[PROBLEM STATEMENT]
Please quote the material exactly, every line of it.

[DATA SUPPLIED]
━━━━━━

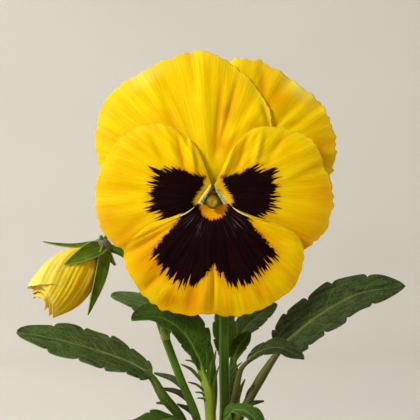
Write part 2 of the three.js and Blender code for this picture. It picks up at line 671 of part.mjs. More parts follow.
// A place on the furled bud: s along it, angle round it. Three rolled folds run along it in a
// spiral, and the lip at its mouth is uneven.
function onBud(s, angle, shrink = 1) {
  const turn = angle + BUD_TWIST * s;
  const fold = 1 + 0.07 * Math.cos(3 * turn) * smooth(s) + 0.16 * (s - 0.6) * Math.cos(angle);
  const radius = between(BUD_RADII, s) * fold * shrink;
  const ragged = 1 + 0.05 * s ** 4 * (Math.cos(2 * turn + 0.6) + Math.cos(5 * turn));
  const along = BUD_LENGTH * (BUD_START + (1 - BUD_START) * s) * ragged;
  return BUD_HUB.clone()
    .addScaledVector(budAxis, along)
    .addScaledVector(budSide, radius * Math.cos(angle))
    .addScaledVector(budFront, radius * Math.sin(angle));
}

function budPetals() {
  const rows = [[0, 1], [0.1, 1], [0.22, 1], [0.36, 1], [0.5, 1], [0.64, 1], [0.78, 1], [0.9, 1], [1, 1],
    [0.97, 0.78], [0.85, 0.5], [0.75, 0.2]];
  return solidOf(rings(rows.length, 20, (i, angle) => onBud(rows[i][0], angle, rows[i][1])));
}

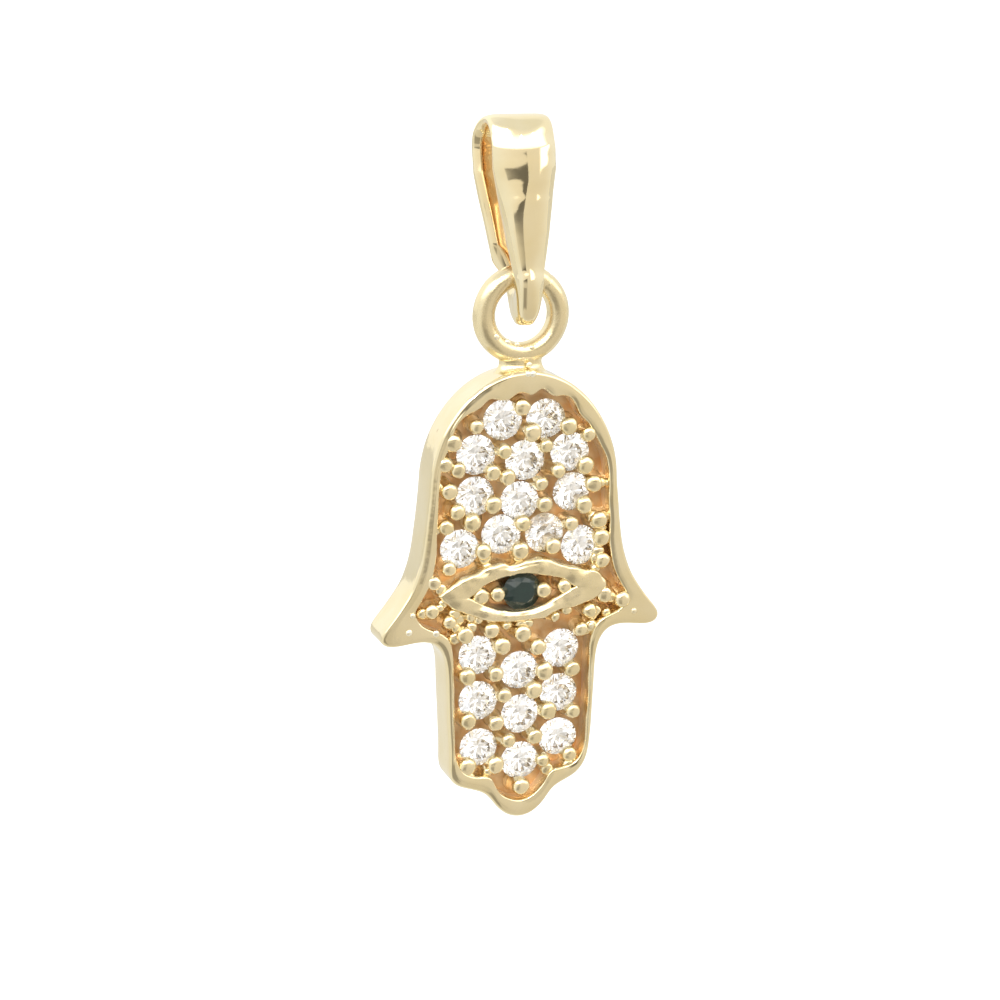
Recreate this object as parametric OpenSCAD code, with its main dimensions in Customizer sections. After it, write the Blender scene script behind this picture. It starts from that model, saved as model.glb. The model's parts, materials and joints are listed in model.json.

━━━━━━

[TASK SOLUTION]
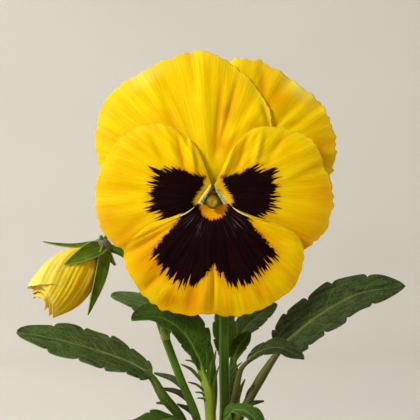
Write part 2 of the three.js and Blender code for this picture. It picks up at line 671 of part.mjs. More parts follow.
// A place on the furled bud: s along it, angle round it. Three rolled folds run along it in a
// spiral, and the lip at its mouth is uneven.
function onBud(s, angle, shrink = 1) {
  const turn = angle + BUD_TWIST * s;
  const fold = 1 + 0.07 * Math.cos(3 * turn) * smooth(s) + 0.16 * (s - 0.6) * Math.cos(angle);
  const radius = between(BUD_RADII, s) * fold * shrink;
  const ragged = 1 + 0.05 * s ** 4 * (Math.cos(2 * turn + 0.6) + Math.cos(5 * turn));
  const along = BUD_LENGTH * (BUD_START + (1 - BUD_START) * s) * ragged;
  return BUD_HUB.clone()
    .addScaledVector(budAxis, along)
    .addScaledVector(budSide, radius * Math.cos(angle))
    .addScaledVector(budFront, radius * Math.sin(angle));
}

function budPetals() {
  const rows = [[0, 1], [0.1, 1], [0.22, 1], [0.36, 1], [0.5, 1], [0.64, 1], [0.78, 1], [0.9, 1], [1, 1],
    [0.97, 0.78], [0.85, 0.5], [0.75, 0.2]];
  return solidOf(rings(rows.length, 20, (i, angle) => onBud(rows[i][0], angle, rows[i][1])));
}

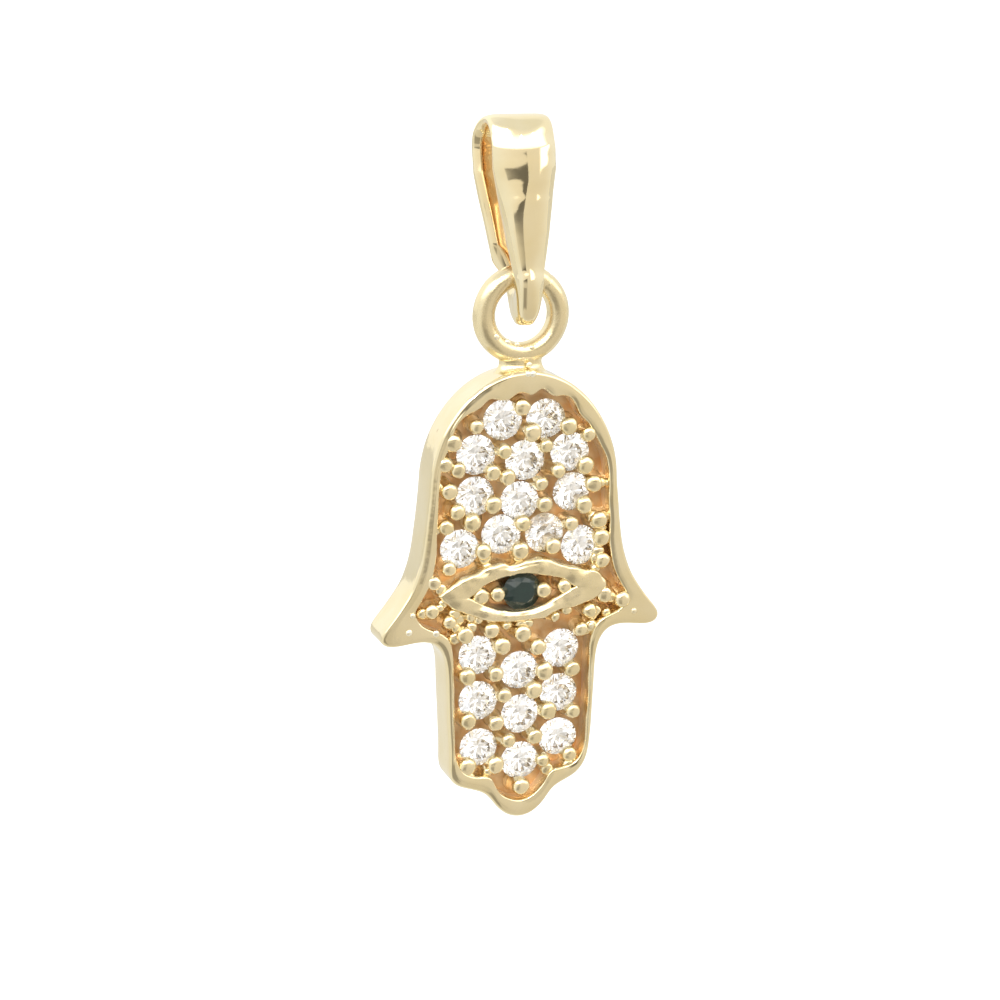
Recreate this object as parametric OpenSCAD code, with its main dimensions in Customizer sections. After it, write the Blender scene script behind this picture. It starts from that model, saved as model.glb. The model's parts, materials and joints are listed in model.json.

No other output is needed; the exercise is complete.